Now I understand the question.
So it's not related to FSCrawler but more a general question on how I can extract a phone number from a text, right?
I mean that FSCrawler is responsible to extract the text from a PDF.
Once done, you can do whatever with the extracted text.
Here I'd probably try to use an ingest pipeline (which you can define later in FSCrawler with Elasticsearch settings — FSCrawler 2.10-SNAPSHOT documentation) to try to apply some regex on your text.

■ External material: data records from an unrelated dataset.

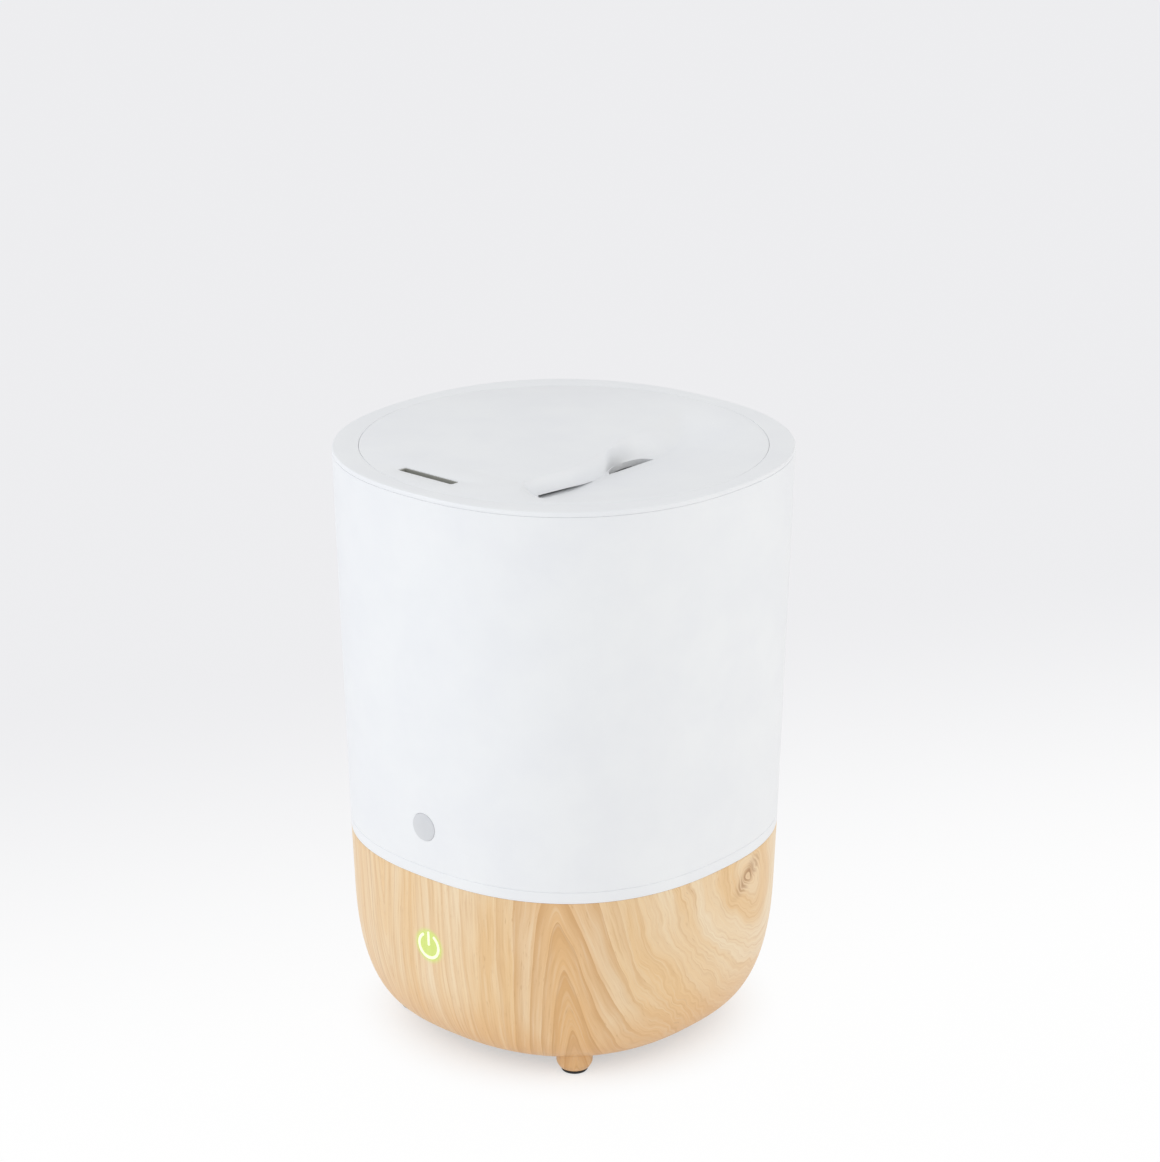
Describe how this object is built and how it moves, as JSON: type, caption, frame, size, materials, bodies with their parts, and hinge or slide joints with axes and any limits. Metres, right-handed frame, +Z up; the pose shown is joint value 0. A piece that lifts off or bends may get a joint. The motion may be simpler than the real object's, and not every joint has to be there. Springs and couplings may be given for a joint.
{
  "type": "cool mist humidifier",
  "caption": "Top-fill ultrasonic cool mist humidifier: tapered white tank on a wood-look bowl base with feet, round sculpted lid with a mist slot and a pour hollow.",
  "frame": {"origin": "on the floor under the middle of the body", "axes": "+Z up through the tank and lid, -Y out of the front face with the touch symbol, +X to its right"},
  "size_m": [0.19, 0.19, 0.263],
  "materials": {
    "white_plastic": "satin white",
    "wood_look_shell": "light oak wood-look print under a satin coat",
    "grey_plastic": "satin light grey",
    "smoke_plastic": "matt smoke grey",
    "dark_plastic": "moulded black",
    "black_rubber": "matt",
    "silicone": "translucent grey",
    "screw_steel": "zinc plated",
    "spring_steel": "bright",
    "aluminium": "plain",
    "piezo_ceramic": "silvered ceramic",
    "circuit_board": "green solder mask",
    "copper_wire": "enamelled winding",
    "wire_cover": "flexible sheath",
    "clear_plastic": "frosted clear",
    "led_lens": "lit lens",
    "lit_symbol": "back-lit symbol",
    "float_foam": "closed-cell foam"
  },
  "bodies": {
    "base": {"base_shell": "wood_look_shell", "foot_pad_1": "black_rubber", "foot_pad_2": "black_rubber", "foot_pad_3": "black_rubber", "foot_pad_4": "black_rubber", "deck_screw_1": "screw_steel", "deck_screw_2": "screw_steel", "deck_screw_3": "screw_steel", "deck_screw_4": "screw_steel", "bottom_plate": "dark_plastic", "plate_screw_1": "screw_steel", "plate_screw_2": "screw_steel", "plate_screw_3": "screw_steel", "plate_screw_4": "screw_steel", "power_symbol_ring": "lit_symbol", "power_symbol_bar": "lit_symbol", "light_guide": "clear_plastic", "power_led": "led_lens", "control_board": "circuit_board", "base_deck": "white_plastic", "transducer_seal": "silicone", "piezo_disc": "piezo_ceramic", "transducer_holder": "aluminium", "transducer_screw_1": "screw_steel", "transducer_screw_2": "screw_steel", "transducer_screw_3": "screw_steel", "float_clip": "white_plastic", "reed_switch": "clear_plastic", "lever_pin": "screw_steel", "blower_housing": "dark_plastic", "blower_cover": "dark_plastic", "fan_motor": "screw_steel", "air_duct": "white_plastic", "driver_board": "circuit_board", "heat_sink": "aluminium", "capacitor": "dark_plastic", "inductor": "copper_wire", "dc_jack": "dark_plastic", "jack_lead": "wire_cover", "transducer_lead": "wire_cover", "control_lead": "wire_cover"},
    "rotor": {"fan_rotor": "dark_plastic"},
    "float": {"level_float": "float_foam"},
    "lever": {"float_lever": "white_plastic", "lever_float": "float_foam"},
    "tank": {"tank_wall": "white_plastic", "badge_disc": "grey_plastic", "tank_floor": "white_plastic", "mist_tube": "white_plastic", "top_collar": "white_plastic", "valve_cage": "white_plastic", "valve_spring": "spring_steel"},
    "valve": {"valve_stem": "white_plastic", "valve_seal": "silicone"},
    "lid": {"lid": "white_plastic", "mist_nozzle": "smoke_plastic"}
  },
  "joints": [
    {"name": "fan_spin", "type": "hinge", "parent": "base", "child": "rotor", "pos_m": [0.021, -0.006, 0.025], "axis": [0, 0, 1], "continuous": true},
    {"name": "float_rise", "type": "slide", "parent": "base", "child": "float", "axis": [0, 0, 1], "range_m": [0, 0.007]},
    {"name": "lever_tilt", "type": "hinge", "parent": "base", "child": "lever", "pos_m": [-0.002, 0.034, 0.0861], "axis": [0, -1, 0], "range_deg": [0, 10.2]},
    {"name": "tank_lift", "type": "slide", "parent": "base", "child": "tank", "axis": [0, 0, 1], "range_m": [0, 0.12]},
    {"name": "valve_travel", "type": "slide", "parent": "tank", "child": "valve", "axis": [0, 0, -1], "range_m": [0, 0.0032], "deforming": ["valve_spring"]},
    {"name": "lid_lift", "type": "slide", "parent": "tank", "child": "lid", "axis": [0, 0, 1], "range_m": [0, 0.07]}
  ],
  "couplings": [
    {"joint": "valve_travel", "follows": "lever_tilt", "m_per_rad": 0.01797}
  ]
}
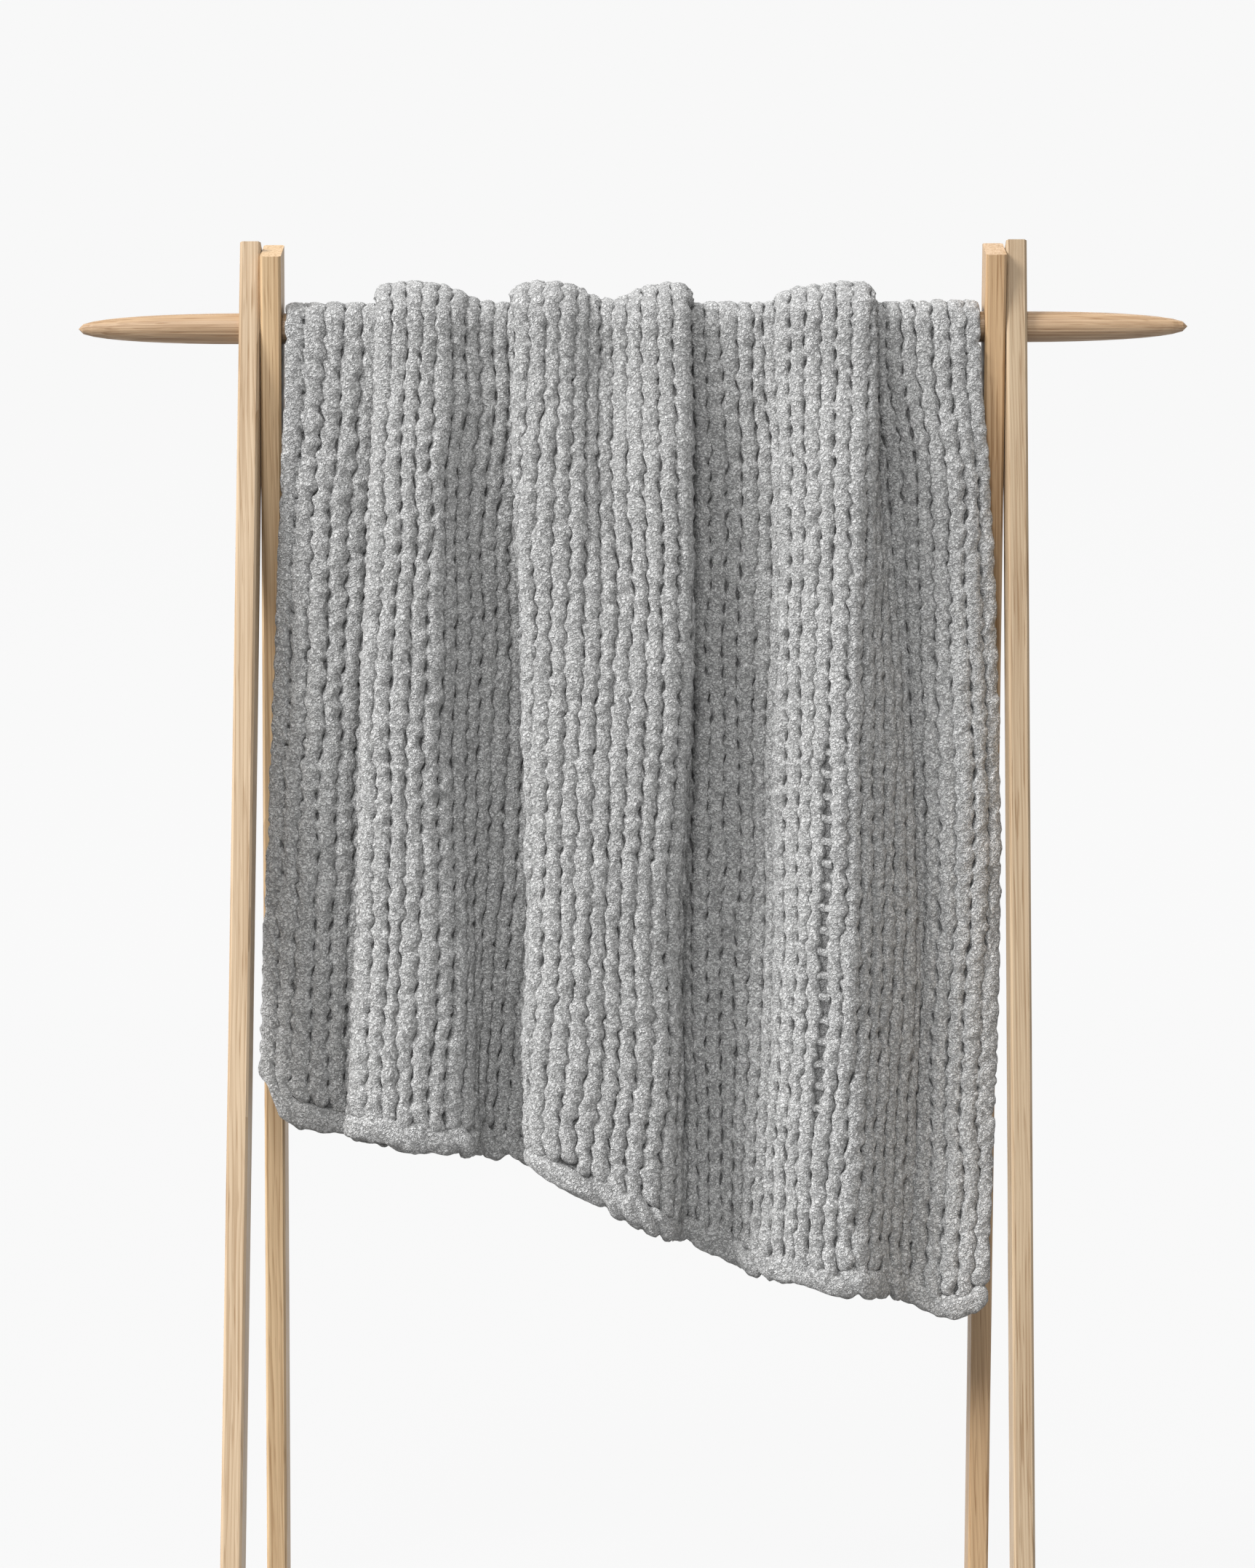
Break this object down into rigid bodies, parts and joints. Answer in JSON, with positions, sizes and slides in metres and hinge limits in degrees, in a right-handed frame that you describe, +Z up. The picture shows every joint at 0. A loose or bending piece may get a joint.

You can try the Grok processor may be: Grok processor | Elasticsearch Guide [8.11] | Elastic
If you have further questions, please provide an example of what you tried so far, without using FSCrawler. As I said, that's not FSCrawler's responsability doing that. Like (but for another use case):
POST _ingest/pipeline/_simulate
{
"pipeline": {
"description" : "parse multiple patterns",
"processors": [
{
"grok": {
"field": "message",
"patterns": ["%{FAVORITE_DOG:pet}", "%{FAVORITE_CAT:pet}"],
"pattern_definitions" : {
"FAVORITE_DOG" : "beagle",
"FAVORITE_CAT" : "burmese"
}
}
}
]
},
"docs":[
{
"_source": {
"message": "I love burmese cats!"
}
}
]
}